Quando è arrivato il no definitivo della Rai?
«Sabato scorso mi hanno telefonato pregandomi di fare io il passo, di rinunciare spontaneamente. Mi sono rifiutata. Gli ho mandato un messaggio scritto: se volete censurarmi dovete essere voi ad assumervene la responsabilità. Ma, voglio ripeterlo, Amadeus non ha nessuna colpa. Mi auguro che riesca a portare avanti il suo bellissimo progetto».
Come ti spieghi la campagna ostile di cui sei stata oggetto?
«Evidentemente qualcuno si è spaventato che venisse offerta una ribalta a italiani nuovi, a persone diverse come me che appartengono a un’Italia inclusiva, tollerante, aperta al mondo, impegnata in missioni di dialogo e di pace».
Dipenderà dal fatto che sei araba, che hai la pelle scura?
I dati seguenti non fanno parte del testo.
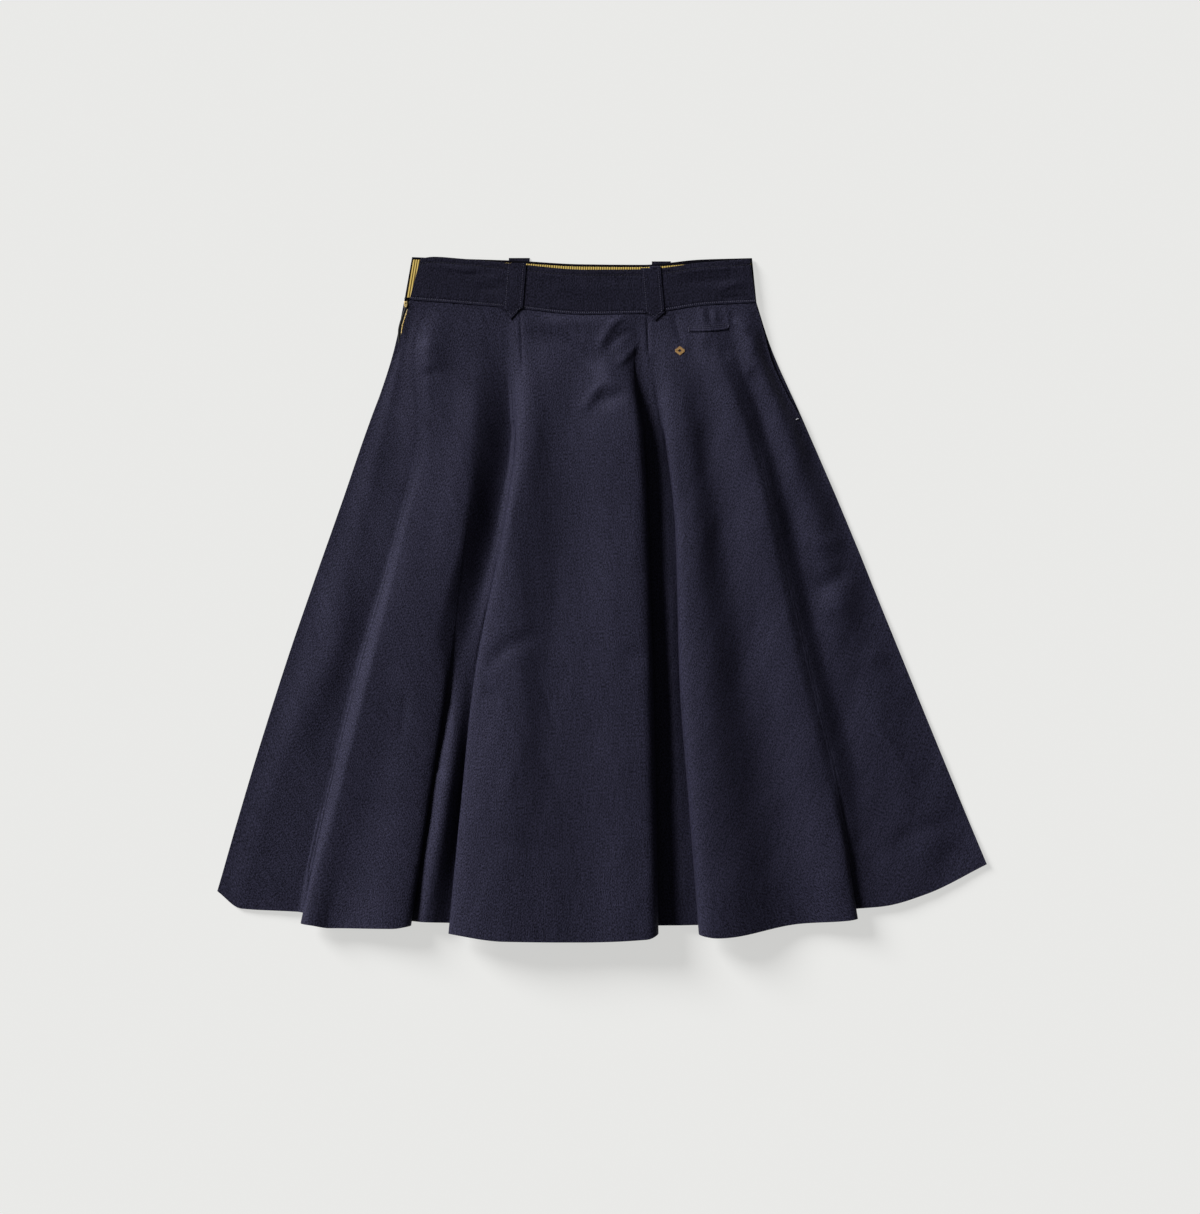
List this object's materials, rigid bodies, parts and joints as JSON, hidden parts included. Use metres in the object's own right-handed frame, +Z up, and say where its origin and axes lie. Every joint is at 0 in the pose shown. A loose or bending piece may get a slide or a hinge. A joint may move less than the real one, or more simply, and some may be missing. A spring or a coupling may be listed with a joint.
{
  "type": "circle skirt",
  "caption": "Navy half-circle midi skirt laid flat, front folds standing, straight waistband with belt loops and a side zip.",
  "frame": {"origin": "middle of the skirt's box, on the surface that it lies on", "axes": "+X across the skirt towards its seen right side, +Y towards the waist, +Z up from the surface"},
  "size_m": [0.772, 0.685, 0.0291],
  "materials": {
    "navy_sateen": "cotton sateen drill, soft sheen",
    "gold_lining": "ribbed satin tape",
    "brass": "satin plated",
    "nickel": "polished nickel plate"
  },
  "bodies": {
    "root": {"skirt_front": "navy_sateen", "skirt_back": "navy_sateen", "waistband_front": "navy_sateen", "waistband_back": "navy_sateen", "belt_loop_front_left": "navy_sateen", "belt_loop_front_right": "navy_sateen", "belt_loop_back_left": "navy_sateen", "belt_loop_back_right": "navy_sateen", "pocket_facing": "navy_sateen", "coin_pocket_welt": "navy_sateen", "band_lining_back": "gold_lining", "zip_tape": "gold_lining", "zip_slider": "brass", "hook_bar": "nickel"}
  },
  "joints": []
}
Ricordo quando il ministro Calderoli ti apostrofò come “signora abbronzata dal nome impronunciabile”. E l’anno scorso Salvini protestò contro il voto della giuria in favore di Mahmood.
«Salvini? Non so, non posso dirlo, sono sotto choc. Certo in Rai c’è un brutto clima e gli attacchi sono partiti da persone a lui vicine. Trasmettono un’immagine chiusa, vecchia dell’Italia. Cosa vuol dire essere italiani? Avere tutti la pelle dello stesso colore e le stesse idee? L’Italia che noi sogniamo per i nostri figli è un paese collegato al resto del mondo. È un’Italia in cui c’è posto per Salvini ma anche per Liliana Segre e, se permettete, per Rula Jebreal. Io ho solidarizzato con Giorgia Meloni quando ha subito insulti misogini. Non vorrei che donne prestigiose e testimoni di violenza si sentissero allontanate dalle nostre manifestazioni più importanti. Mia madre si è suicidata dopo aver subito uno stupro. Penso sempre a lei quando visito i paesi in guerra. Sono stata la prima donna inviata dal New York Times in Siria dopo lo scoppio del conflitto».
So che collabori a testate giornalistiche importanti, che hai lavorato alla Cnn e ora alla Msnbc. Credo però che qui da noi ti vengano addebitati come una colpa il profilo glamour, la frequentazione del jet set.
«Chiedo solo di essere giudicata per il mio lavoro, è troppo? All’Università Americana di Roma per nove mesi ho seguito la borsa di studio assegnata a cinque giovani siriane vittime di guerra. All’Università di Miami ho l’incarico per un Phd intitolato “Persuasione, propaganda genocidio”. È vero. In Italia ho avuto una figlia da un artista bolognese. Poi c’è stata la relazione con il regista Julian Schnabel e ho sposato il banchiere Arthur Altschul, tra parentesi, entrambi ebrei. Ma non mi sono mai rilassata, ho continuato a impegnarmi nel lavoro».
A proposito. Ricordo la tua partecipazione alle mie trasmissioni con Amos Oz e David Grossman. Come definiresti il tuo rapporto di donna araba con Israele?
«Ma io amo Israele, esattamente come loro! Vado a votare, credo in un Israele multiculturale, anche arabo, perché la democrazia è fatta di diversità. Sono cresciuta leggendo Haaretz, critico le politiche governative esattamente come i miei illustri concittadini che hai citato».
E di fronte all’accusa di denigrare l’Italia, descrivendola come un paese razzista, cosa rispondi?
«Resto allibita. Sono grata all’Italia, e dopo quel che è successo intensificherò le mie presenze qui, non solo per venire a trovare mia figlia. Impegnarsi contro la xenofobia e la violenza sulle donne non deve essere né di destra né di sinistra. Se qualcosa devo rimproverarmi, è di non avere spiegato meglio quel che stavo facendo all’estero anche per onorare la mia cittadinanza italiana».
Niente Sanremo. Ti aspettano altri impegni?
«Ero in vacanza. Ma oggi volo a New York perché Msnbc vuole che partecipi alle sue trasmissioni sulla crisi Usa-Iran. Con i miei migliori auguri a Amadeus».